Aiming to Develop New Brain-Machine Interfaces

“The next step is to investigate how to target the INFS pathway and even other pathways that interact with INFS using drugs or even dietary supplements that could prevent the dysregulation from taking place,” he continued, noting that this kind of supplementation has been effective with disorders such as spina bifida, for example.   

Stachowiak said that the brain organoid model he and his colleagues have developed is already proving applicable to other diseases. The National Science Foundation has funded Stachowiak and Josef M. Jornet, PhD, assistant professor in the School of Engineering and Applied Sciences, to use these models to explore what he calls brain-machine interfaces, treatments that would be useful in eventually guiding the regeneration of brain tissue after trauma or a stroke.

“We are working on combining the organoid research with smart nanophotonic devices to develop a new generation of brain-machine interfaces,” explained Stachowiak. “With this technology, one may eventually be able to control and correct development of cells in complex tissue of the developing brain.

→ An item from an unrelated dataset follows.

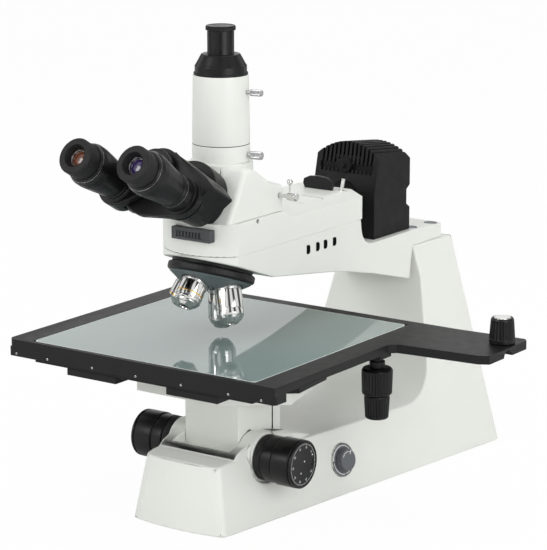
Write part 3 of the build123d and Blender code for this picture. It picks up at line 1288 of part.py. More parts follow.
NODES = {
    "stand_casting": stand_casting,
    "rubber_feet": rubber_feet,
    "bottom_cover": bottom_cover,
    "power_board": power_board,
    "power_panel": power_panel,
    "power_rocker": power_rocker,
    "guide_rails": guide_rails,
    "shaft_collars": shaft_collars,
    "dial_plate": dial_plate,
    "brightness_knob": brightness_knob,
    "focus_carriage": focus_carriage,
    "focus_rack": focus_rack,
    "coarse_shaft": coarse_shaft,
    "coarse_knobs": coarse_knobs,
    "fine_knob_left": lambda: fine_knob(-1),
    "fine_knob_right": lambda: fine_knob(1),
    "support_plate": support_plate,
    "lower_plate": lower_plate,
    "moving_y_rails": moving_y_rails,
    "middle_plate": middle_plate,
    "drive_neck": drive_neck,
    "y_drive_knob": y_drive_knob,
    "x_drive_knob": x_drive_knob,
    "stage_frame": stage_frame,
    "stage_glass": stage_glass,
    "clutch_knob": clutch_knob,
    "arm_casting": arm_casting,
    "bolt_plugs": bolt_plugs,
    "arm_cover": arm_cover,
    "front_slider": front_slider,
    "lever_pin": lever_pin,
    "filter_tab": filter_tab,
    "flat_lever": flat_lever,
    "lamp_house": lamp_house,
    "lamp_collar": lamp_collar,
    "lamp_bulb": lamp_bulb,
    "nosepiece_mount": nosepiece_mount,
    "turret_rim": turret_rim,
    "turret_body": turret_body,
    "objective_a": lambda: objective(0),
    "objective_b": lambda: objective(1),
    "objective_c": lambda: objective(2),
    "objective_d": lambda: objective(3),
    "front_lenses": front_lenses,
    "head_body": head_body,
    "photo_tube": photo_tube,
    "clamp_screw_upper": lambda: clamp_screw(UPPER_SCREW_Z, 3.6),
    "clamp_screw_lower": lambda: clamp_screw(LOWER_SCREW_Z, 4.4),
    "camera_sleeve": camera_sleeve,
    "photo_cap": photo_cap,
    "pull_rod": pull_rod,
    "bino_hub": bino_hub,
    "left_wing": left_wing,
    "left_eye_tube": lambda: eye_tube(-1),
    "left_eyepiece": lambda: eyepiece(-1),
    "left_eye_lens": lambda: eye_lens(-1),
    "right_wing": right_wing,
    "right_eye_tube": lambda: eye_tube(1),
    "right_eyepiece": lambda: eyepiece(1),
    "right_eye_lens": lambda: eye_lens(1),
}

for name, make in NODES.items():
    solid = make()
    export_step(solid, "parts/" + name + ".step")
    print(name, round(solid.volume), len(solid.solids()))
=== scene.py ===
"""Looks of an industrial inspection microscope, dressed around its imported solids.

Lengths in the classes are millimetres in the part's own frame: +X right, -Y to the user, +Z up,
with the origin where the optical axis meets the bench. They become metres when a mesh is made.
"""
import json
import logging
import math
from dataclasses import dataclass, field
from enum import Enum
from typing import Optional, Sequence

import bmesh
import bpy
import numpy as np
from mathutils import Matrix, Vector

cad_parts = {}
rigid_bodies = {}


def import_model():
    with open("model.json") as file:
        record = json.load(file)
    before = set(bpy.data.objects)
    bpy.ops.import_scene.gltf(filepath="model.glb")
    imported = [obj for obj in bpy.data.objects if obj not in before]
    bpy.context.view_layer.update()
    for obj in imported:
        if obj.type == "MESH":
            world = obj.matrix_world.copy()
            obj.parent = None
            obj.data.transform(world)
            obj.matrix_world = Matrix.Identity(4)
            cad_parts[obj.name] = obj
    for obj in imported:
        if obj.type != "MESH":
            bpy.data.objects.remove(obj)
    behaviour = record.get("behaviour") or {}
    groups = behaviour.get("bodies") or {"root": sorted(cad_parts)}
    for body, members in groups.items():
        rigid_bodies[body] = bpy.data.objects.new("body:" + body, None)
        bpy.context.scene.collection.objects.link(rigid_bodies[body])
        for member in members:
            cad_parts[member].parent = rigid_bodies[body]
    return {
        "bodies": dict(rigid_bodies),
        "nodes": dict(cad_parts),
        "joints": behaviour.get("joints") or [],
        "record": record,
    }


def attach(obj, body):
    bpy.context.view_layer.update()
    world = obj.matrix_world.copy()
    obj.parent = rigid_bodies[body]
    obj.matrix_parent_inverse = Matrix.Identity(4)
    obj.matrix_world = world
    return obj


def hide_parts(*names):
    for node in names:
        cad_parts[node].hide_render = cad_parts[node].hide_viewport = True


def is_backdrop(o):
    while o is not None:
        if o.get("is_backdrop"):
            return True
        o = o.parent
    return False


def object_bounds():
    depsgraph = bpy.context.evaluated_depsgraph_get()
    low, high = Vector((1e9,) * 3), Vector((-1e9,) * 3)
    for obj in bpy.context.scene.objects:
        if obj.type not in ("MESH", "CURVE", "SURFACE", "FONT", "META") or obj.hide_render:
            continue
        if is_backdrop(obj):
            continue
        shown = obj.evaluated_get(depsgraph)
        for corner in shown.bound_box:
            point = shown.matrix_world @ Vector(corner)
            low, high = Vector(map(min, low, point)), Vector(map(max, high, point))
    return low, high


MM = 0.001
LOG = logging.getLogger("microscope")
MERGE_METRES = 1e-6
SOLID_MERGE_METRES = 2e-6
FLAT_DEGREES = 0.8
BEVEL_DEGREES = 28.0
CREASE_DEGREES = 32.0
GRIP_FADE = 0.6
GRIP_STEP = 0.9
COAT_ROUGHNESS = 0.12
Vec = tuple[float, float, float]
Colour = tuple[float, float, float]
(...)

An important step toward developing such technologies will be testing them in cerebral organoids or mini-brains to see if they can actually direct and modify the developing brain in real time.”

Research Published in Translational Psychiatry

Cerebral Organoids Reveal Early Cortical Maldevelopment in Schizophrenia — Computational Anatomy and Genomics, Role of FGFR1,” was published Nov. 17 in Translational Psychiatry.

Along with Michal and Ewa Stachowiak, the paper’s co-authors are:

Siddhartha Dhiman and Karthiayani Harikrishnan of the Department of Biomedical Engineering are other co-authors, along with Alexander Dimitri of the State University of New York at Fredonia and Kristen Brennand, PhD, of the Icahn School of Medicine at Mount Sinai.

The research was supported by the New York State Department of Health, the National Science Foundation, the Patrick P. Lee Foundation, the National Institutes of Health and the New York Stem Cell Foundation.

In cerebral organoids generated from stem cells of patients with schizophrenia, (image on the right), disruption in the layers of stem cell (red) surrounding the brain-like ventricles was evident as early as two weeks into the development of the organoids – roughly comparable to the first trimester of pregnancy. Formation of neurons (green) is clearly impaired compared to the control figure.